Public transport links, particularly train and light rail links, are gradually morphing from a 'nice to have' to becoming an essential. 

Summer starts in Sydney

Softer start

A huge week of auctions to kick off summer in Sydney with some 1111 homes going under the hammer as the long summer break approaches. 

Although this was a large number of auctions, activity levels are still some way down on a year ago. 

The preliminary auction clearance rate according to Domain was down a bit to a still-strong 75.8 per cent.

Patchier in parts

While the inner suburbs are still firing, there were plenty of examples of auctions passing in out west, while auction after auction in both Bankstown and Blacktown failed to deliver a positive result, and likewise Cabramatta.

While on the 'B' theme, in the east almost everything in the four suburbs of Bondi that is touched is turning to sold, and the same is true of Randwick and Surry Hills.

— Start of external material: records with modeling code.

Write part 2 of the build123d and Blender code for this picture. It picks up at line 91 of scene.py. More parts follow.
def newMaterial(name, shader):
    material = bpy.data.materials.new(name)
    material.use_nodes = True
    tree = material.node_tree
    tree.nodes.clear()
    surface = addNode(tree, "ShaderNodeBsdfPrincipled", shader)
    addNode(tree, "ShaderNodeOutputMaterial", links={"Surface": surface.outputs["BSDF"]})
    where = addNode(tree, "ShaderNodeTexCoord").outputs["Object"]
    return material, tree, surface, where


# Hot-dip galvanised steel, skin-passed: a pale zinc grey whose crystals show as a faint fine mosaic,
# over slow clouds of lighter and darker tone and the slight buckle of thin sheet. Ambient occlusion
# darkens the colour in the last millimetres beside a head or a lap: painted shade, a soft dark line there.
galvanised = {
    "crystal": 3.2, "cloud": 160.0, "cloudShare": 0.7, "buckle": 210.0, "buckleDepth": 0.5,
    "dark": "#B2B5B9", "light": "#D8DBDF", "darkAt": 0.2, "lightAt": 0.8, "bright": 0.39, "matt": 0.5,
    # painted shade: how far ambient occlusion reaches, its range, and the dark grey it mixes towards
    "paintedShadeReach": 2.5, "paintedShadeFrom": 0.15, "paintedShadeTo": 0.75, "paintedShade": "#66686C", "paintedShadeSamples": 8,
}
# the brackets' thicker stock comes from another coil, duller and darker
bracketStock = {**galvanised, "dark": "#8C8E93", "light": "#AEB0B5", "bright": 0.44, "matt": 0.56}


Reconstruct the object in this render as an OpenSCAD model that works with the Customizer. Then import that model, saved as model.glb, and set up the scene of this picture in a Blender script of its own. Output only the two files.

Meanwhile the north shore suburbs such as Lane Cove and the northern beaches (Dee Why, Manly, etc.) continued to power on relentlessly.

The sheer strength of results in suburbs to the north of the coathanger through this cycle has been something to behold.

In Marrickville in the inner west, everything sold under the hammer. 

There are some signs that affordability is biting, with attention shifting to properties in the lower percentiles in the popular suburbs.

Indeed, the median auction price for units increased to $892,500 from $850,000 last week. 

On the other hand, the median auction price for detached houses slipped a little from $1,410,000 top $1,380,000.

This dynamic took the reported auction median overall down a notch to $1,200,000 on the day.  

On a 4pMA basis, the median reported auction price was down a little from the record high of $1.27 million a fortnight ago to $1.23 million.

Not lot to go now until Christmas when everyone can take a well-earned breather.